Check the Mileage and Service History of the Car

When it comes to classic Porsches, neither the number of previous owners nor the mileage is as important as the condition of the car. In fact, lower mileage cars can actually come with more risk factors: if the mileage marker for a service isn’t hit, it’s more likely to be missed. As a result, some low mileage cars could be hiding a score of issues and plenty of wear and tear. Check the service history to see when items such as tires, fluids, brakes, and oil seals were last checked. Brake fluid should be flushed every two to three years, while spark plugs should be changed every ten years regardless of mileage.

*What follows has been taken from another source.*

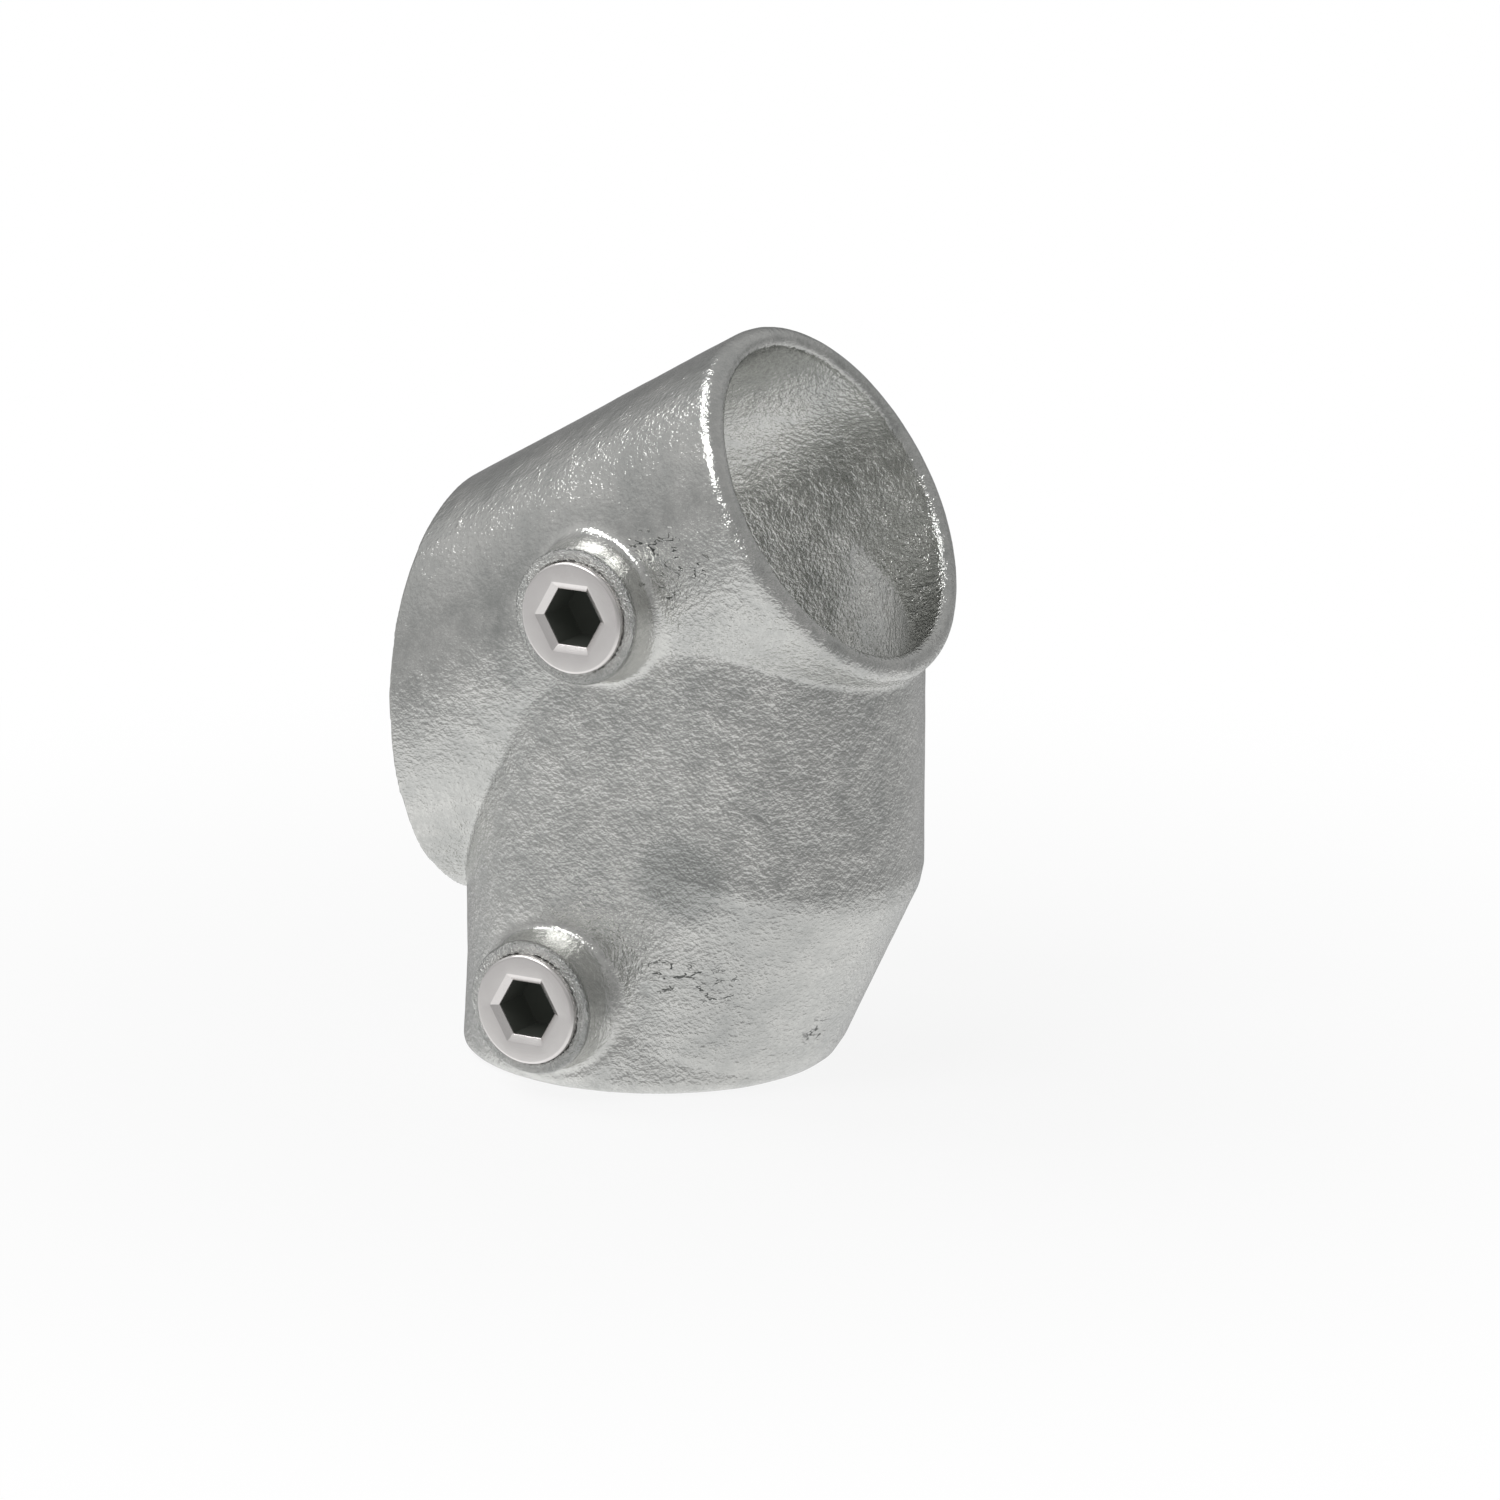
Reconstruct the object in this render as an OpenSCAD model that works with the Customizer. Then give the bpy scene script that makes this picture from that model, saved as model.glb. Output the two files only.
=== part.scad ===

If the seller can’t provide you with the necessary servicing history or seems reluctant to disclose certain information, speak with your feet. While you’re in the mood for checking records, do as JBR Capital recommends and conduct an online HPI to check for mileage discrepancies and signs of accident damage.

Final Thoughts

Used Porsche 3

Buying a used car is a great way of fulfilling your dream of driving a Porsche without having to blow a hole in the bank. But make no mistake – this is still a huge investment and it’s certainly not one you can afford to take lightly. Unless you want to make one of the costliest mistakes of your life, research, research, and then research a little bit more. By the time you hand over your money, you should know everything there is to know about the model, the car, the costs (both current and future), and the dealer. It may be laborious, but it’ll be worth it in the end.